--- start GIVEN MATERIAL ---

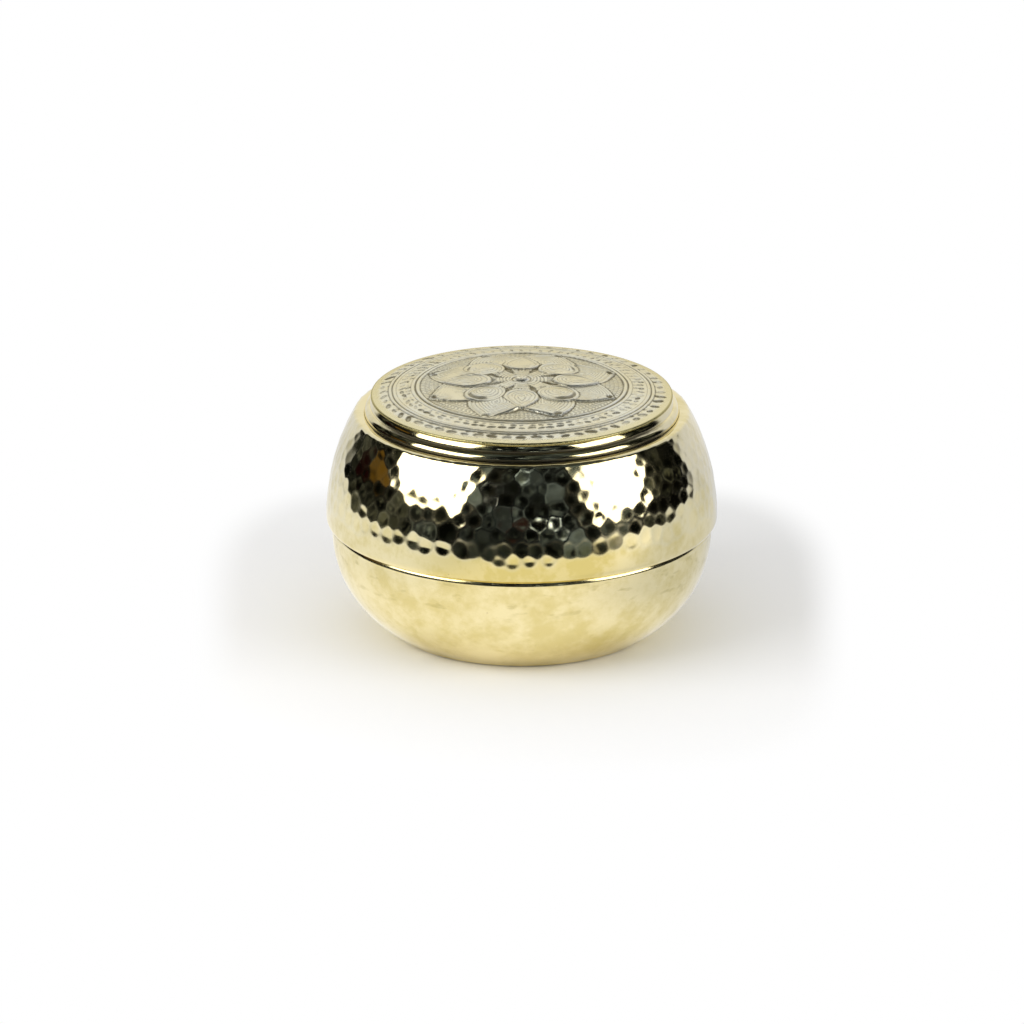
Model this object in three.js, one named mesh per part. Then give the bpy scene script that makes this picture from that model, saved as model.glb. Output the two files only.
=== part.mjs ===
// A round trinket box in hammered brass, with a lift-off lid and a domed, chased plate on top.
// Millimetres, +Z up, the origin at the centre of the flat face that it stands on. The front looks along -Y.
import * as THREE from 'three';

// Driving dimensions
const BELLY_RADIUS = 60;
const SEAM_HEIGHT = 34.3;
const SHEET = 0.9;
const JOINT_GAP = 0.15;
const AROUND = 64;

// The lower bowl, whose wall is a superellipse that reaches down past the foot
const BOWL_RIM_RADIUS = 58.3;
const BOWL_DEPTH = 42;
const BOWL_FULLNESS = 2.3;
const FOOT_RADIUS = 36.2;
const WALL_START = 1.4;

// The bowl's filed rim: a bevel that rounds off the top of the wall, so that the closed seam reads as a groove
const RIM_START = 32.75;
const RIM_BEVEL_RADIUS = 3.1;
const RIM_BEVEL_CENTRE = [55.22, 32.44];
const RIM_BEVEL_START = (Math.PI * 8) / 180;
const RIM_BEVEL_END = (Math.PI * 34) / 180;
const RIM_CREST_RADIUS = 57.57;
const RIM_BURR = 0.1;

// The locating sleeve soldered inside the bowl's rim
const SLEEVE_RADIUS = 57.1;
const SLEEVE_SHEET = 0.8;
const SLEEVE_BOTTOM = 30;
const SLEEVE_TOP = 40.5;
const SLEEVE_LIP = 0.3;

// The lid's hammered dome, an ellipse about the belly, turned in at its rim and flattened at its crown
const BELLY_HEIGHT = 36.4;
const DOME_RISE = 63.5;
const LID_RIM_RADIUS = 58.4;
const LID_RIM_HEIGHT = SEAM_HEIGHT + JOINT_GAP;
const CROWN_START = 68.9;
const CROWN_CORNER = [51.3, 69.35];
const CROWN_HEIGHT = 69.45;
const CROWN_EDGE_RADIUS = 50;
const DOME_OPENING_RADIUS = 45.2;

// The turned collar on the crown: a quarter round below, a gently swelling neck above
const COLLAR_BORE = 44.4;
const COLLAR_FOOT = CROWN_HEIGHT + JOINT_GAP;
const ROLL_RADIUS = 2.5;
const ROLL_CENTRE = [45.75, 69.6];
const ROLL_END = (Math.PI * 66) / 180;
const NECK_SWELL_RADIUS = 4.2;
const NECK_SWELL_CENTRE = [42.4, 71.5];
const NECK_SWELL_START = 0.1;

// The chased plate, domed like a shield
const PLATE_RADIUS = 46.3;
const PLATE_SHEET = 0.8;
const PLATE_SEAT = 74.1;
const PLATE_RISE = 4.8;
const PLATE_AROUND = 96;
const RING_RADII = [40.0, 38.9, 33.4, 31.8];
const RING_HEIGHT = 0.3;
const RING_HALF_WIDTH = 0.35;
const PETALS = 8;
const PETAL_ROOT = 5;
const PETAL_TIP = 30.2;
const PETAL_HALF_WIDTH = 5.6;
const PETAL_HEIGHT = 0.8;
const BUTTON_RADIUS = 2.6;
const BUTTON_HEIGHT = 1.0;

// Solder
const FILLET = 0.8;

const brass = new THREE.MeshStandardMaterial({ color: '#e2c670', roughness: 0.14, metalness: 1 });
const nickelSilver = new THREE.MeshStandardMaterial({ color: '#cfc8ae', roughness: 0.32, metalness: 1 });
const solder = new THREE.MeshStandardMaterial({ color: '#a9a69c', roughness: 0.45, metalness: 1 });

/** The bowl's radius at a height, on its outside or on a wall set in by `inset`. */
function bowlRadius(z, inset = 0) {
  const depth = (SEAM_HEIGHT - z) / (BOWL_DEPTH - inset);
  return (BOWL_RIM_RADIUS - inset) * (1 - depth ** BOWL_FULLNESS) ** (1 / BOWL_FULLNESS);
}

/** The dome's radius at a height, on its outside or on a wall set in by `inset`. */
function domeRadius(z, inset = 0) {
  const rise = (z - BELLY_HEIGHT) / (DOME_RISE - inset);
  return (BELLY_RADIUS - inset) * Math.sqrt(1 - rise * rise);
}

/** The plate's upper face at a radius, before any relief. */
function plateTop(radius) {
  const across = radius / PLATE_RADIUS;
  return PLATE_SEAT + PLATE_SHEET + PLATE_RISE * (1 - across * across);
}

/** The height of the raised petals at a place on the plate: a roof over each petal, highest on its midline. */
function petalRelief(radius, turn) {
  const along = (radius - PETAL_ROOT) / (PETAL_TIP - PETAL_ROOT);
  if (along <= 0 || along >= 1) {
    return 0;
  }
  const pitch = (2 * Math.PI) / PETALS;
  const fromMidline = Math.abs((((turn % pitch) + pitch) % pitch) - pitch / 2) * radius;
  const halfWidth = PETAL_HALF_WIDTH * Math.sin(Math.PI * along ** 1.2);
  return PETAL_HEIGHT * Math.max(0, 1 - fromMidline / halfWidth);
}

/** Points on a quadratic curve from start to end, drawn towards a corner; both ends are included. */
function bend(start, corner, end, steps) {
  const curve = new THREE.QuadraticBezierCurve(...[start, corner, end].map((p) => new THREE.Vector2(...p)));
  return curve.getPoints(steps).map((p) => [p.x, p.y]);
}

/** Points on an arc about a centre, between two angles measured up from the level; both ends are included. */
function arc([centreRadius, centreHeight], size, from, to, steps) {
  const points = [];
  for (let i = 0; i <= steps; i += 1) {
    const angle = from + ((to - from) * i) / steps;
    points.push([centreRadius + size * Math.cos(angle), centreHeight + size * Math.sin(angle)]);
  }
  return points;
}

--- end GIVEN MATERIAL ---

Give back each line above precisely as it stands.

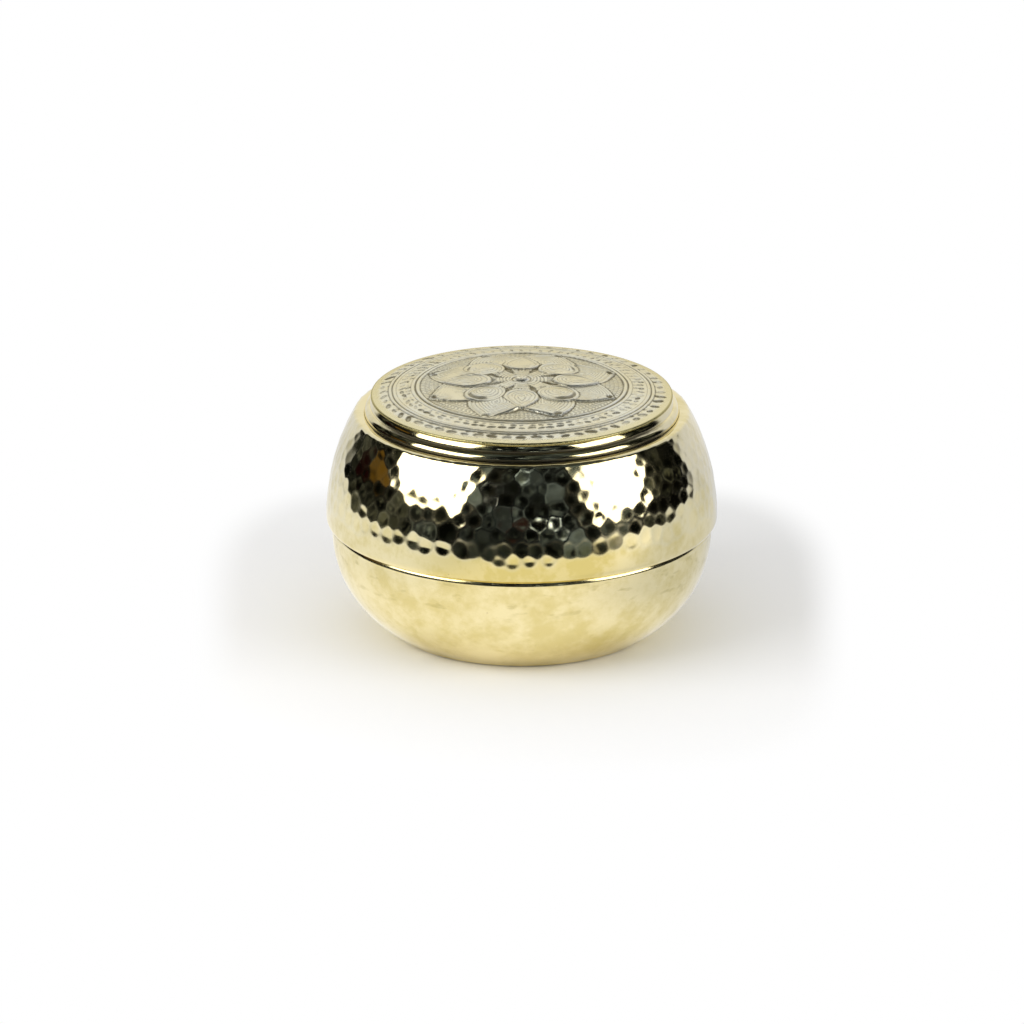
Model this object in three.js, one named mesh per part. Then give the bpy scene script that makes this picture from that model, saved as model.glb. Output the two files only.
=== part.mjs ===
// A round trinket box in hammered brass, with a lift-off lid and a domed, chased plate on top.
// Millimetres, +Z up, the origin at the centre of the flat face that it stands on. The front looks along -Y.
import * as THREE from 'three';

// Driving dimensions
const BELLY_RADIUS = 60;
const SEAM_HEIGHT = 34.3;
const SHEET = 0.9;
const JOINT_GAP = 0.15;
const AROUND = 64;

// The lower bowl, whose wall is a superellipse that reaches down past the foot
const BOWL_RIM_RADIUS = 58.3;
const BOWL_DEPTH = 42;
const BOWL_FULLNESS = 2.3;
const FOOT_RADIUS = 36.2;
const WALL_START = 1.4;

// The bowl's filed rim: a bevel that rounds off the top of the wall, so that the closed seam reads as a groove
const RIM_START = 32.75;
const RIM_BEVEL_RADIUS = 3.1;
const RIM_BEVEL_CENTRE = [55.22, 32.44];
const RIM_BEVEL_START = (Math.PI * 8) / 180;
const RIM_BEVEL_END = (Math.PI * 34) / 180;
const RIM_CREST_RADIUS = 57.57;
const RIM_BURR = 0.1;

// The locating sleeve soldered inside the bowl's rim
const SLEEVE_RADIUS = 57.1;
const SLEEVE_SHEET = 0.8;
const SLEEVE_BOTTOM = 30;
const SLEEVE_TOP = 40.5;
const SLEEVE_LIP = 0.3;

// The lid's hammered dome, an ellipse about the belly, turned in at its rim and flattened at its crown
const BELLY_HEIGHT = 36.4;
const DOME_RISE = 63.5;
const LID_RIM_RADIUS = 58.4;
const LID_RIM_HEIGHT = SEAM_HEIGHT + JOINT_GAP;
const CROWN_START = 68.9;
const CROWN_CORNER = [51.3, 69.35];
const CROWN_HEIGHT = 69.45;
const CROWN_EDGE_RADIUS = 50;
const DOME_OPENING_RADIUS = 45.2;

// The turned collar on the crown: a quarter round below, a gently swelling neck above
const COLLAR_BORE = 44.4;
const COLLAR_FOOT = CROWN_HEIGHT + JOINT_GAP;
const ROLL_RADIUS = 2.5;
const ROLL_CENTRE = [45.75, 69.6];
const ROLL_END = (Math.PI * 66) / 180;
const NECK_SWELL_RADIUS = 4.2;
const NECK_SWELL_CENTRE = [42.4, 71.5];
const NECK_SWELL_START = 0.1;

// The chased plate, domed like a shield
const PLATE_RADIUS = 46.3;
const PLATE_SHEET = 0.8;
const PLATE_SEAT = 74.1;
const PLATE_RISE = 4.8;
const PLATE_AROUND = 96;
const RING_RADII = [40.0, 38.9, 33.4, 31.8];
const RING_HEIGHT = 0.3;
const RING_HALF_WIDTH = 0.35;
const PETALS = 8;
const PETAL_ROOT = 5;
const PETAL_TIP = 30.2;
const PETAL_HALF_WIDTH = 5.6;
const PETAL_HEIGHT = 0.8;
const BUTTON_RADIUS = 2.6;
const BUTTON_HEIGHT = 1.0;

// Solder
const FILLET = 0.8;

const brass = new THREE.MeshStandardMaterial({ color: '#e2c670', roughness: 0.14, metalness: 1 });
const nickelSilver = new THREE.MeshStandardMaterial({ color: '#cfc8ae', roughness: 0.32, metalness: 1 });
const solder = new THREE.MeshStandardMaterial({ color: '#a9a69c', roughness: 0.45, metalness: 1 });

/** The bowl's radius at a height, on its outside or on a wall set in by `inset`. */
function bowlRadius(z, inset = 0) {
  const depth = (SEAM_HEIGHT - z) / (BOWL_DEPTH - inset);
  return (BOWL_RIM_RADIUS - inset) * (1 - depth ** BOWL_FULLNESS) ** (1 / BOWL_FULLNESS);
}

/** The dome's radius at a height, on its outside or on a wall set in by `inset`. */
function domeRadius(z, inset = 0) {
  const rise = (z - BELLY_HEIGHT) / (DOME_RISE - inset);
  return (BELLY_RADIUS - inset) * Math.sqrt(1 - rise * rise);
}

/** The plate's upper face at a radius, before any relief. */
function plateTop(radius) {
  const across = radius / PLATE_RADIUS;
  return PLATE_SEAT + PLATE_SHEET + PLATE_RISE * (1 - across * across);
}

/** The height of the raised petals at a place on the plate: a roof over each petal, highest on its midline. */
function petalRelief(radius, turn) {
  const along = (radius - PETAL_ROOT) / (PETAL_TIP - PETAL_ROOT);
  if (along <= 0 || along >= 1) {
    return 0;
  }
  const pitch = (2 * Math.PI) / PETALS;
  const fromMidline = Math.abs((((turn % pitch) + pitch) % pitch) - pitch / 2) * radius;
  const halfWidth = PETAL_HALF_WIDTH * Math.sin(Math.PI * along ** 1.2);
  return PETAL_HEIGHT * Math.max(0, 1 - fromMidline / halfWidth);
}

/** Points on a quadratic curve from start to end, drawn towards a corner; both ends are included. */
function bend(start, corner, end, steps) {
  const curve = new THREE.QuadraticBezierCurve(...[start, corner, end].map((p) => new THREE.Vector2(...p)));
  return curve.getPoints(steps).map((p) => [p.x, p.y]);
}

/** Points on an arc about a centre, between two angles measured up from the level; both ends are included. */
function arc([centreRadius, centreHeight], size, from, to, steps) {
  const points = [];
  for (let i = 0; i <= steps; i += 1) {
    const angle = from + ((to - from) * i) / steps;
    points.push([centreRadius + size * Math.cos(angle), centreHeight + size * Math.sin(angle)]);
  }
  return points;
}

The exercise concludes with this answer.